Check server response time and page load speed: DNS, TCP, TLS, TTFB and total time.
The 101IP Page Speed tool measures server response time across all connection phases: DNS resolution, TCP handshake, TLS negotiation, Time to First Byte (TTFB), and total page load time.
Measurements are made from 101IP servers, so results reflect server response speed, not the time to load all assets (CSS, JS, images) in a user's browser.
TTFB (Time To First Byte) is the time elapsed from sending a request to receiving the first byte of data from the server. It reflects the performance of your hosting and back-end logic. In this tool, values under 200 ms are excellent, 200–500 ms are acceptable, and anything higher indicates a need to optimize the server — for example, by enabling caching or tuning the web server configuration.
A high TLS handshake time is often caused by outdated cipher suites or an overly long SSL certificate chain. The page speed tool captures this phase separately so you can optimize HTTPS performance. Enabling TLS 1.3, disabling legacy ciphers, and minimizing intermediate certificates can reduce handshake time by 30–50%.

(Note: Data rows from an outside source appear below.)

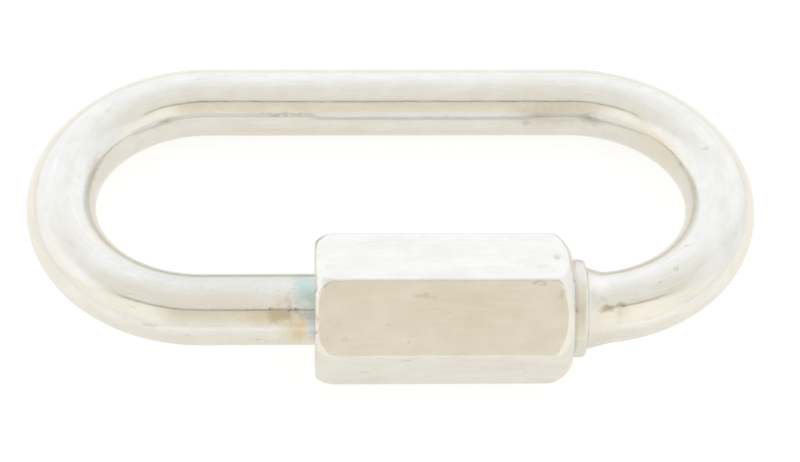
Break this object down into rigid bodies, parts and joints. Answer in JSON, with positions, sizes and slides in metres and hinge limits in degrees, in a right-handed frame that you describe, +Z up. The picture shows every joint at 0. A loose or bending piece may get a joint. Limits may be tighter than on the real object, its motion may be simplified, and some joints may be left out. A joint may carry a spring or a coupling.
{
  "type": "oval screw link",
  "caption": "Oval connecting link of bent round wire whose gate is closed by a hexagonal sleeve nut that screws back along the rail.",
  "frame": {"origin": "middle of the oval eye, halfway through the wire's thickness", "axes": "+X along the link's length towards the shoulder that the nut seats on, +Y from the gate rail to the far rail, +Z up through the eye"},
  "size_m": [0.037, 0.0199, 0.007],
  "materials": {
    "wire_zinc": "satin zinc plating over drawn wire",
    "nut_zinc": "satin zinc plating over turned hexagon bar"
  },
  "bodies": {
    "link": {"link_body": "wire_zinc"},
    "sleeve_carrier": {"sleeve_thread": "nut_zinc"},
    "sleeve": {"sleeve_nut": "nut_zinc"}
  },
  "joints": [
    {"name": "sleeve_travel", "type": "slide", "parent": "link", "child": "sleeve_carrier", "axis": [-1, 0, 0], "range_m": [0, 0.0055]},
    {"name": "sleeve_turn", "type": "hinge", "parent": "sleeve_carrier", "child": "sleeve", "pos_m": [0, -0.00725, 0], "axis": [-1, 0, 0], "range_deg": [0, 3300]}
  ],
  "couplings": [
    {"joint": "sleeve_turn", "follows": "sleeve_travel", "rad_per_m": 10472}
  ]
}
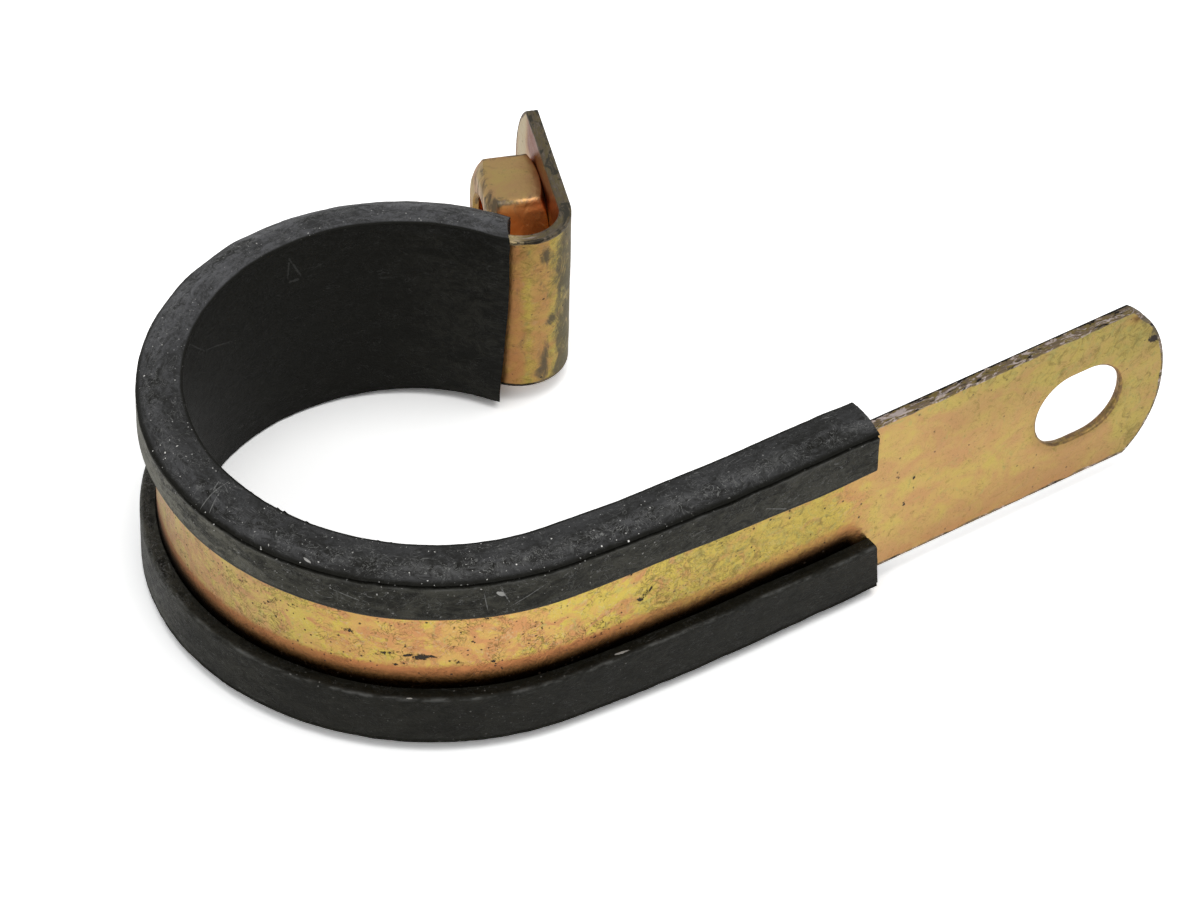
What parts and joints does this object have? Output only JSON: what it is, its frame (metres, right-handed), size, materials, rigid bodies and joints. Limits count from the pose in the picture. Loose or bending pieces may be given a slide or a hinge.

Yes, the size of the HTML document directly affects how long it takes to transfer data from the server to the browser. This tool shows the page size in bytes after the response is received. If the HTML exceeds 100–200 KB, it may slow down overall load time, especially when TTFB is already high. Check whether large inline scripts or styles are embedded in the HTML, and enable Gzip or Brotli compression on the server.